Massimo Bignardi a écrit une préface très juste pour relater ce parcours qu’il n’est pas aisé de définir par des formules car il échappe justement aux formules. Il raconte l’histoire d’un peintre qui s’acharne à créer un sens dans une peinture qui est écartelée entre la doctrine de la fin du tableau (doctrine empruntée à un grand théoricien russe, Nikolaï Taraboukine, et qui a écrit en 1923 un livre s’intitulant Du chevalet à la machine, traduit en français sous un autre titre : le Dernier tableau – donc peu de choses à voir avec nos idéologues à la petite semaine) et les thuriféraires de la peinture pour la peinture, réactionnaires par définition.
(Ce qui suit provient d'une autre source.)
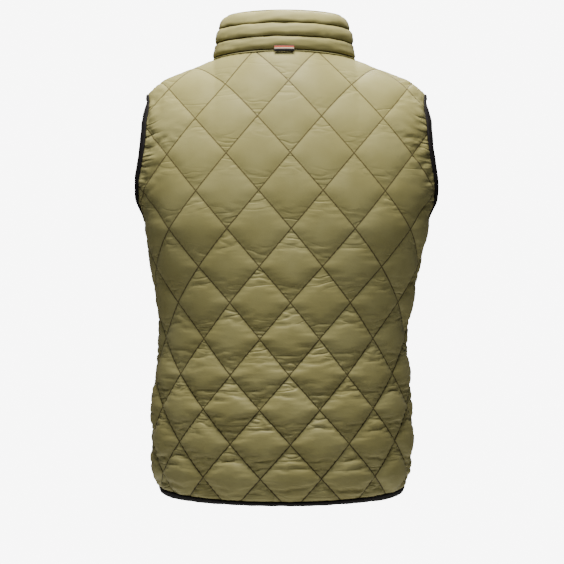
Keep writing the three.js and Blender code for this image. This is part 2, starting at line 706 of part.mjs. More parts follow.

Dans la dynamique de l’œuvre de Franco Marrocco, on sent néanmoins le désir de partir en quête de ce dernier tableau et d’affronter les grands obstacles spéculatifs de l’art du XXe siècle qu’il se repropose autrement, le monochrome, surtout en noir, la finitude et l’infinitude du champ spatial de la surface, la matière de la couleur dans l’histoire de l’art et dans sa saga personnelle (qui se concrétise par le recours récent à l’art).
L’ouvrage comprend aussi une riche anthologie des auteurs qui ont écrit sur l’artiste de ses débuts à ce jour.
Franco Marrocco, Massimo Bignardi, Nomos Edizioni, 204 p.